So You Want to Write a Book?

While in the midst of writing the first few chapters of a new book I’m working on, I’ve been reflecting on the past 10 years, since I first decided to actually sit down an write a book. And, in those 10 years, I’ve had a whole host of experiences that I feel are fairly unique to that of an author, or at least of an artist trying to find recognition for their work. And since I’ve had countless people come to me over the years asking my advice about what they should do with their desire to be an author, I thought it might be fun/interesting/hyper-depressing to start a little blog-series which goes over the process a typical author goes through from the moment they decide to write a book to, well, at least the 10 year point after that.

And, of course, the first step on wanting to write a book is to get that little weird niggling in the back of your mind that you want to write a book.

If there’s one thing I’ve heard most over the years, especially after I started letting people into my world of writing, it’s tales from people who simply know that they want to write a book. I don’t have enough fingers or toes to count how many people have told me they want to write a book, that they are proud/jealous of me simply for doing something they want to do so badly.

This started happening long before I ever actually even considered taking the time to write a novel. Back when I was writing little sketches, short stories, poems, and feature-length films. Back when writing was just something I would do quickly and with very little finesse or editing. I would just put words to paper and figured that was good enough.

And because of the fact that I enjoyed writing so much, people, even then, would tell me about how much they wanted to write a book someday. I remember a boss I had back when I was working at a place that developed photographs from film (which, I guess, ages me), who loved to tell me about how much he wanted to write a book, and how he had this whole fantasy epic in mind, and he would give me these great big details about the world and the plot that he had already developed, without writing a single word of it down. He had obviously spent countless hours on his idea, thinking through how he could tell this story he had envisioned.

And me, being the guy who liked to jump in, regardless of whether I had any idea of what to do with the art after I completed it, would always tell him that he should just sit down and write it.

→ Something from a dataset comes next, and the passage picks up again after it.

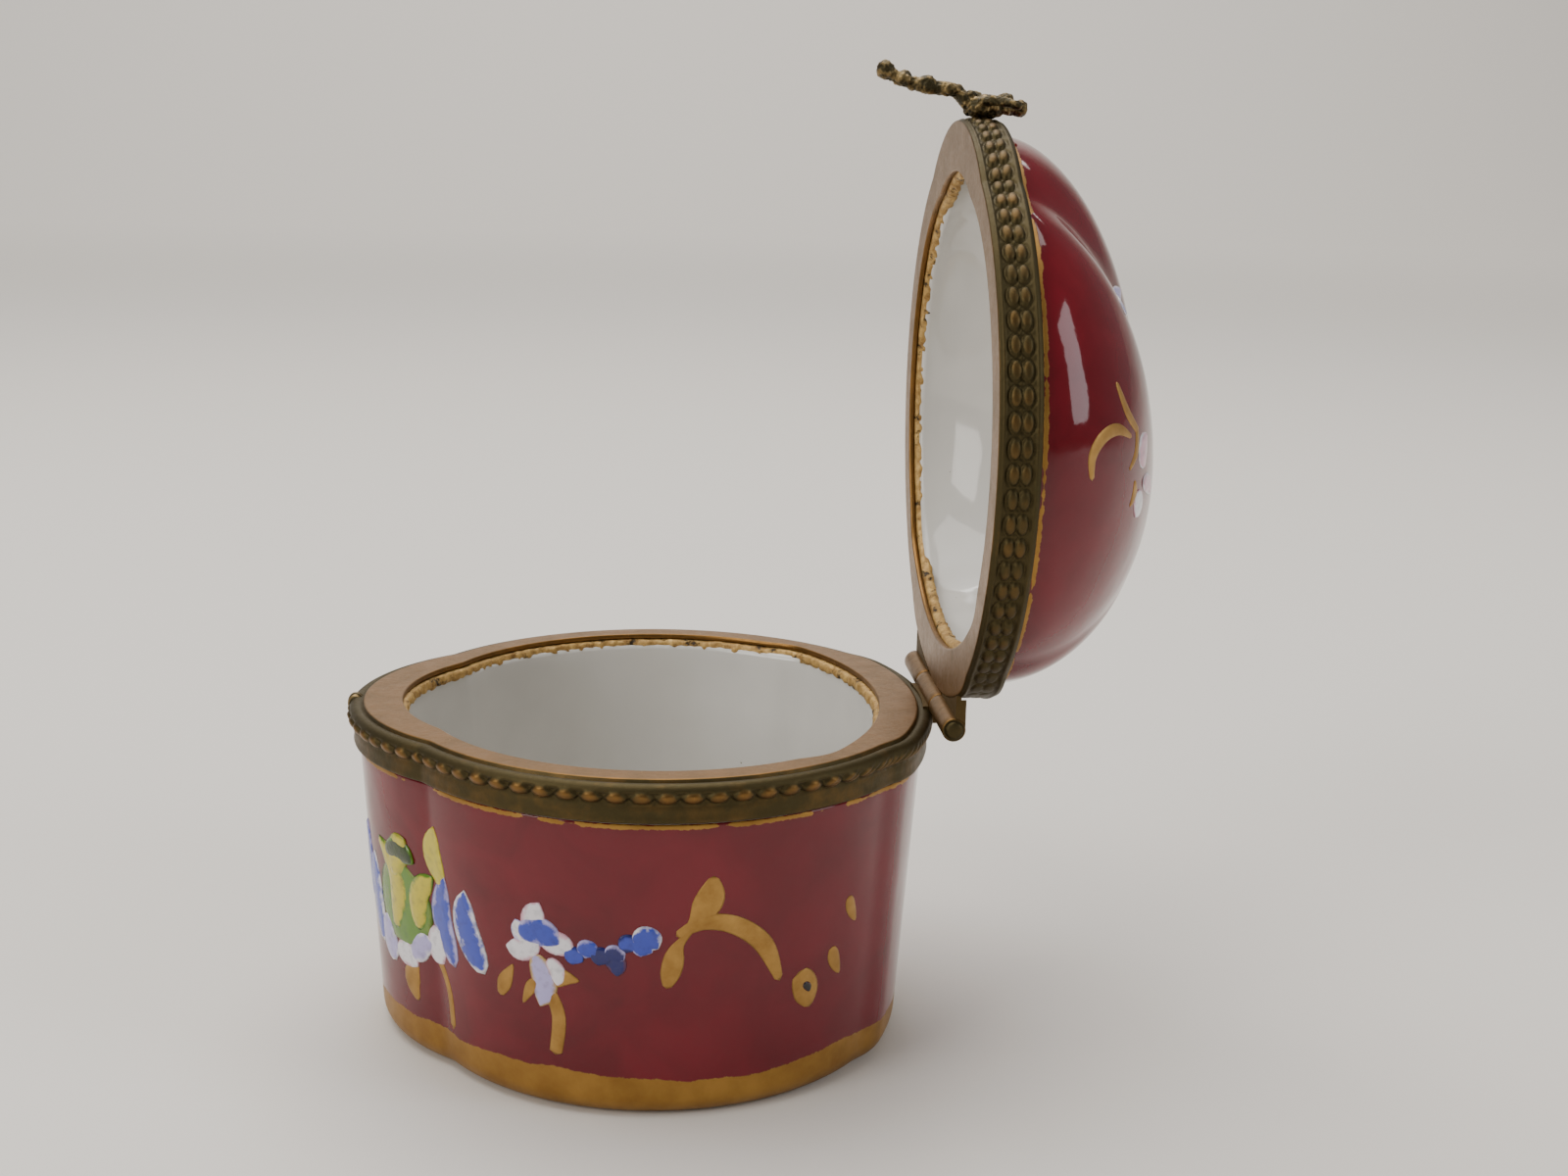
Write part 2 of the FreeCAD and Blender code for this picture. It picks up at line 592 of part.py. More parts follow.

He, being much more pragmatic than I, would always talk about how he had no idea of how he would even sell the thing if he put in the effort, and that alone was enough to keep him from moving forward. While I would always give him my ideas on how he could possibly build a brand for himself (things, I’ll admit, I’ve never been very good at following through on for myself), he never actually moved forward on this dream of his, at least not while he was still in my life. I should honestly check up on him, find out if he’s alive or has written that epic fantasy.

I’ve also known numerous people, outside of my actual author circles, who did take the leap and did do the writing, and ultimately, just wrote for the sake of writing. These are people whom I’ve never seen make any attempt to market or sell their stories, just that they had a story they needed to get out, and so they did.

And then there’s the people who have countless stories they’ve started to write, but just give up on for one reason or another.

And finally, there are those few success stories. People who not only wrote the book, but figured out how to market it, and have actually managed to make something of a name for themselves.

The bottom line is that there are so many novelists out there, even if just basic friend circles, whether aspiring, accomplished, or in-between, that it really feels like there’s a solid story to be told about the ultimately heartbreaking and patience-testing industry which is that of publishing.

And so, I’m going to it to you.

And maybe, just maybe, you’ll find a part of yourself somewhere in the midst of it all, and maybe, just maybe, you’ll recognize that you’re not alone in your feelings throughout this process. Because, based on the hundreds of conversations I’ve had with authors over the years, this industry is a painful one, but also one that can cause amazing joys.

So, let’s dig in and see what I can come up with. Because writing is one of my absolutely favorite things to do. And since I struggle to find more readers, maybe, instead, I can just find some more writers out there. Because you guys I understand.